I think this is a good candidate for backport to 1.4 and 1.5. @innobead do you agree?

I also tried a repro with @Phan’s idea of using a deployment with an RWX volume, and scaling it up and down quickly. Specifically, used the rwx example from https://github.com/longhorn/longhorn/examples/rwx/rwx-nginx-deployment.yaml, although I modified the container slightly to do this

      containers:
        - image: ubuntu:xenial
          imagePullPolicy: IfNotPresent
          command: [ "/bin/sh", "-c" ]
          args:
            - sleep 10; touch /data/index.html; while true; do  echo "`hostname` `date`" >> /data/index.html; sleep 1; done;

to include the hostname in the periodic writes to the shared volume.

Even with scaling up to 3 and down to 0 at 10-second intervals (far faster than the attach and detach can be accomplished) no containers crashed, and no replicas were broken. Kubernetes and Longhorn are untroubled by the fact that creating and terminating resources overlap. In fact, I revised the time after scale up to 60 seconds, and the time after scale down to 0, so new pods were created immediately, and that just had the effect of attaching and writing from the new pods while the old ones were still detaching. So for some interval, there were 6 pods writing to the volume without trouble. I conclude from that test that this is likely not a representative repro of the situation in this issue.
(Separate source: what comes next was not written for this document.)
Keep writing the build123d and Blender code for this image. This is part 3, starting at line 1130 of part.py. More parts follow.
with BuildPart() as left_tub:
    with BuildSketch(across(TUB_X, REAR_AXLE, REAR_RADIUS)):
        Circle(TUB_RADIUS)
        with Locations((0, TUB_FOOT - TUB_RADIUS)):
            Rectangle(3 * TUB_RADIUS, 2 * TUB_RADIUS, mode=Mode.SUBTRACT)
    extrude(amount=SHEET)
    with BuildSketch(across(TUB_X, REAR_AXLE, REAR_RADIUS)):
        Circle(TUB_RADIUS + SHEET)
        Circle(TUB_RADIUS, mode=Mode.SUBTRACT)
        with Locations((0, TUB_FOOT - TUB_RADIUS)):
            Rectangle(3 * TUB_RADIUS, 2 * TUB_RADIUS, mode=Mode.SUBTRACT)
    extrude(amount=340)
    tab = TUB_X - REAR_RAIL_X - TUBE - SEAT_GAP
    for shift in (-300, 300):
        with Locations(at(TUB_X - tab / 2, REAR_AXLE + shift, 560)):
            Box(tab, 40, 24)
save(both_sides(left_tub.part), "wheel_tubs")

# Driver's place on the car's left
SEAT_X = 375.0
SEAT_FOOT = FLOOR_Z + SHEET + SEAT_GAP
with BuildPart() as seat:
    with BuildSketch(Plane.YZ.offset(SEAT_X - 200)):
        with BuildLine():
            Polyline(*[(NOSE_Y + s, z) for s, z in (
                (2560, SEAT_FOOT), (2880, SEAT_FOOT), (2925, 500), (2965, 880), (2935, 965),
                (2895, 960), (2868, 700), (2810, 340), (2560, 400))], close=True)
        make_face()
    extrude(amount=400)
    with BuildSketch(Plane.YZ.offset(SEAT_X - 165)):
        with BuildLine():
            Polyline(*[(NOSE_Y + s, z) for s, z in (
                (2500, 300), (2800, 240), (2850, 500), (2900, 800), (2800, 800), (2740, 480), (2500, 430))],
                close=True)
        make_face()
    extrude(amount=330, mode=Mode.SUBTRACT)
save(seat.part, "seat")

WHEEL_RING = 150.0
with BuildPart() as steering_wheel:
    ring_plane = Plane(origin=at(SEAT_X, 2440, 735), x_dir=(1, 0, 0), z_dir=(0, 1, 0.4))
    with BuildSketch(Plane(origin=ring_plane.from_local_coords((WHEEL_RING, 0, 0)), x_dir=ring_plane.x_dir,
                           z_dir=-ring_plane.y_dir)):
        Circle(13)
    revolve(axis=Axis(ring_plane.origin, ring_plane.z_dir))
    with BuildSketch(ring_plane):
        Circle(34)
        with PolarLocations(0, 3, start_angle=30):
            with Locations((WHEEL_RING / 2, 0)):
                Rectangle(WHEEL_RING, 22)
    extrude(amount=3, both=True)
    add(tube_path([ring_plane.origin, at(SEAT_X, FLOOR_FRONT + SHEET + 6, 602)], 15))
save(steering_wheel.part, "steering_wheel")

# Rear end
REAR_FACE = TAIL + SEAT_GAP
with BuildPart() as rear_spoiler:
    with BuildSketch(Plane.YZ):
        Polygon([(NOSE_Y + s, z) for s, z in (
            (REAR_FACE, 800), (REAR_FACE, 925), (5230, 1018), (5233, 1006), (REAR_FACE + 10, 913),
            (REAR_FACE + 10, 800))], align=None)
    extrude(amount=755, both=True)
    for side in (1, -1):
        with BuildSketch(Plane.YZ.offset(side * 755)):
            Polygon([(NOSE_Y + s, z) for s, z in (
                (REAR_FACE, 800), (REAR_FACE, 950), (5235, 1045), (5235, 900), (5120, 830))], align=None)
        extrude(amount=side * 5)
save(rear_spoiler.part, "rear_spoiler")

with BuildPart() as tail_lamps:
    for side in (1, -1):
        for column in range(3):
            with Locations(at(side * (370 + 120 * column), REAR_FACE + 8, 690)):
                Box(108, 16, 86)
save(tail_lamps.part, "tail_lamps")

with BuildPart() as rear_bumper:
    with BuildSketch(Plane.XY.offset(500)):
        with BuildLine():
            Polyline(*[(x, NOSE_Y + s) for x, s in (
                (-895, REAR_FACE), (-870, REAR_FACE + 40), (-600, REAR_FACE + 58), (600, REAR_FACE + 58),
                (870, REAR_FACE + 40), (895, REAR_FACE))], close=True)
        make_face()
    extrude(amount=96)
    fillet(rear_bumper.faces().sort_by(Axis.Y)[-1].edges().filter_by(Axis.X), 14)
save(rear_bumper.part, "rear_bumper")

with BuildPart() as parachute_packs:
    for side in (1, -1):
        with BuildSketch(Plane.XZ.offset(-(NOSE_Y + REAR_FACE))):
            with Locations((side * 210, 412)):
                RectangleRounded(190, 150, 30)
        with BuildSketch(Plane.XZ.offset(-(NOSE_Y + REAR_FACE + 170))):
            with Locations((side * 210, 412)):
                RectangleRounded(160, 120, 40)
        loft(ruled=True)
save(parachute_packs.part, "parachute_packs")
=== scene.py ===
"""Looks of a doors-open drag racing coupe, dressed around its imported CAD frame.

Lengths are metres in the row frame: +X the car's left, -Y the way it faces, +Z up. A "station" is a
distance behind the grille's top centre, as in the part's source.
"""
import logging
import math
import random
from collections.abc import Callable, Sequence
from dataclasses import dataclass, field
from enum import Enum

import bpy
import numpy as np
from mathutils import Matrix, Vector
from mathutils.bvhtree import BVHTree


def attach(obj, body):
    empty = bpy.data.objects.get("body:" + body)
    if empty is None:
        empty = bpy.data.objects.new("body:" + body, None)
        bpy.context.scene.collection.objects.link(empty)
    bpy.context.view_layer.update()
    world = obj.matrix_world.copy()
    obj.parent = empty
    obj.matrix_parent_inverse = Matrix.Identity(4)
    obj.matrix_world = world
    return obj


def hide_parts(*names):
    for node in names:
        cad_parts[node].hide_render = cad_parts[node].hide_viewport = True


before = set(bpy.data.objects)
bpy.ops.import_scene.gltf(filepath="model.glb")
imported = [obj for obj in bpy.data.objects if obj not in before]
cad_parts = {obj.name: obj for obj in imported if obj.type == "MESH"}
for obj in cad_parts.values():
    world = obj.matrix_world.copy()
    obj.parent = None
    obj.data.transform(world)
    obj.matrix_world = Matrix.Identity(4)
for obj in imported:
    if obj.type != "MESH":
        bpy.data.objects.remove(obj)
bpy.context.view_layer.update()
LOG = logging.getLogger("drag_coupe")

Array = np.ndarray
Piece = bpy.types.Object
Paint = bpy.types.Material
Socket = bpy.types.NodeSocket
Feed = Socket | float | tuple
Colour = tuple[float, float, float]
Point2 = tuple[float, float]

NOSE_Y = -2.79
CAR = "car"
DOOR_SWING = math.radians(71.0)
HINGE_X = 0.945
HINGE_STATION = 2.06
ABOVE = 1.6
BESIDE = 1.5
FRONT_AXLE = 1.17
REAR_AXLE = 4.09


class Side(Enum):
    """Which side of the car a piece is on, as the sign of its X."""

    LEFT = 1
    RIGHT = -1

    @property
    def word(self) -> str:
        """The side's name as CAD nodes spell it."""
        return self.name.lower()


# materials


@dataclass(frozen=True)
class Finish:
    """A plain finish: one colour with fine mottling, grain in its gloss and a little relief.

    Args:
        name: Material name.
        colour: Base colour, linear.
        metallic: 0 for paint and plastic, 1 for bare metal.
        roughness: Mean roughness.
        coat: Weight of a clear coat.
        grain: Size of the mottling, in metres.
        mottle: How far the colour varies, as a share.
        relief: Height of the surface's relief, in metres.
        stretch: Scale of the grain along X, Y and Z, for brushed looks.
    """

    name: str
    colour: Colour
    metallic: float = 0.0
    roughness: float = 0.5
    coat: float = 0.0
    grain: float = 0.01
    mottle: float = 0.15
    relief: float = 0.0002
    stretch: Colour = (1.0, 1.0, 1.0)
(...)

Thanks @ajoskowski ! The provided yaml https://github.com/longhorn/longhorn/files/12734412/volumes_attachments_engines_replicas.log doesn’t have anything abnormal as it is taken when the problem doesn’t exist.

We will try to reproduce the issue in lab.

Longhorn manager logs from all (3) instances: all-longhorn-manager.log

@ajoskowski Sorry, I got confused when reading the log file. Does the all-longhorn-manager.log include all longhorn-manager pods’ logs or only one longhorn-manager pod?

All logs from all instances of longhorn-managers - it means set of logs from 3 instances. Do you need to have it in separated files?

Yeah, some messages are mixed together. Can you help provide separate files? Thank you.